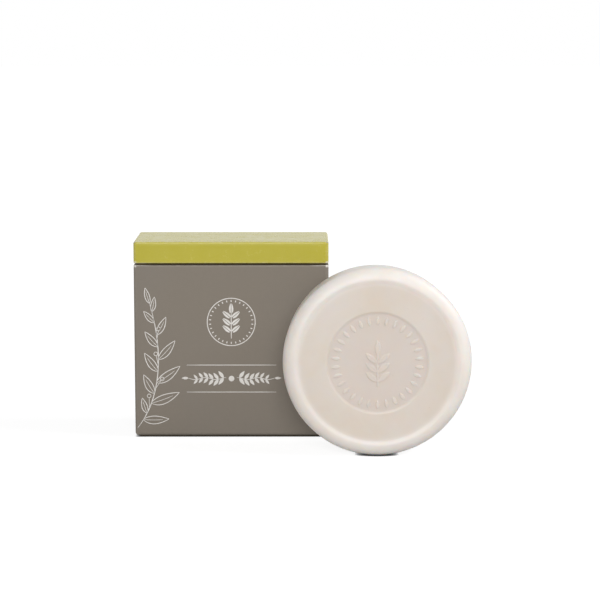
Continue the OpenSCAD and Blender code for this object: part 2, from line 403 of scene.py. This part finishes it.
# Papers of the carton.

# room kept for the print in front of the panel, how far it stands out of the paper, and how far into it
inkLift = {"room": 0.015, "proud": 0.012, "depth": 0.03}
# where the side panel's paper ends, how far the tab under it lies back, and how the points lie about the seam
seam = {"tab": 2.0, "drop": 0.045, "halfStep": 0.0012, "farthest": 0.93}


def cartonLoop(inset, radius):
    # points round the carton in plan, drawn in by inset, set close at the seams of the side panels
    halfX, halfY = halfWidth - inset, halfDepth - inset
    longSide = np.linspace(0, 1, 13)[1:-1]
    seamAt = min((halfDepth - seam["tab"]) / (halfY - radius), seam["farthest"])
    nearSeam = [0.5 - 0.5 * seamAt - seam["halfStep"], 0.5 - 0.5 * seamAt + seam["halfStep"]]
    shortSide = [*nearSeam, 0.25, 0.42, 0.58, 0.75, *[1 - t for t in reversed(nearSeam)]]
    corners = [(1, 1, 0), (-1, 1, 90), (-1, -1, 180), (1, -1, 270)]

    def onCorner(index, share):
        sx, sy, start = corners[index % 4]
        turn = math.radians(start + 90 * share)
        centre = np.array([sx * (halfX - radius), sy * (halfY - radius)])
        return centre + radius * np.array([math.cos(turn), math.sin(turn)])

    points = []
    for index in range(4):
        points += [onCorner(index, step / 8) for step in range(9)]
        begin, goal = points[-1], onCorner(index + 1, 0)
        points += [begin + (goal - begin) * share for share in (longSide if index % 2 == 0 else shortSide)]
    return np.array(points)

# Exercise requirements
Starting at the top of the data above, repeat every line exactly until the line containing "# Papers of the carton." has been given, then stop.

# Expected answer
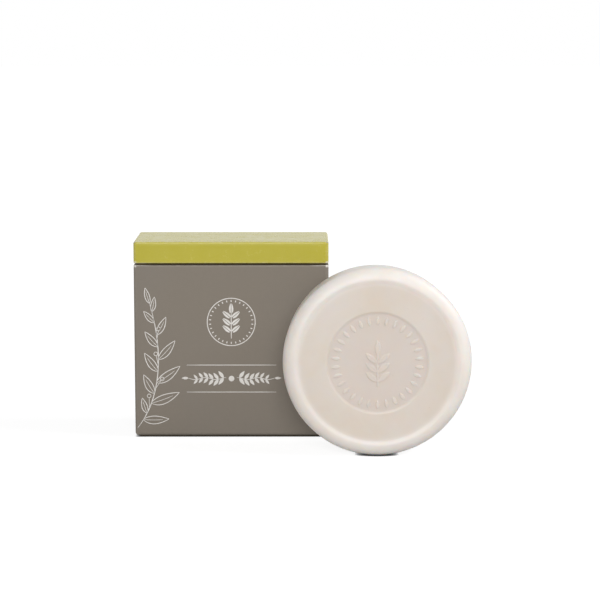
Continue the OpenSCAD and Blender code for this object: part 2, from line 403 of scene.py. This part finishes it.
# Papers of the carton.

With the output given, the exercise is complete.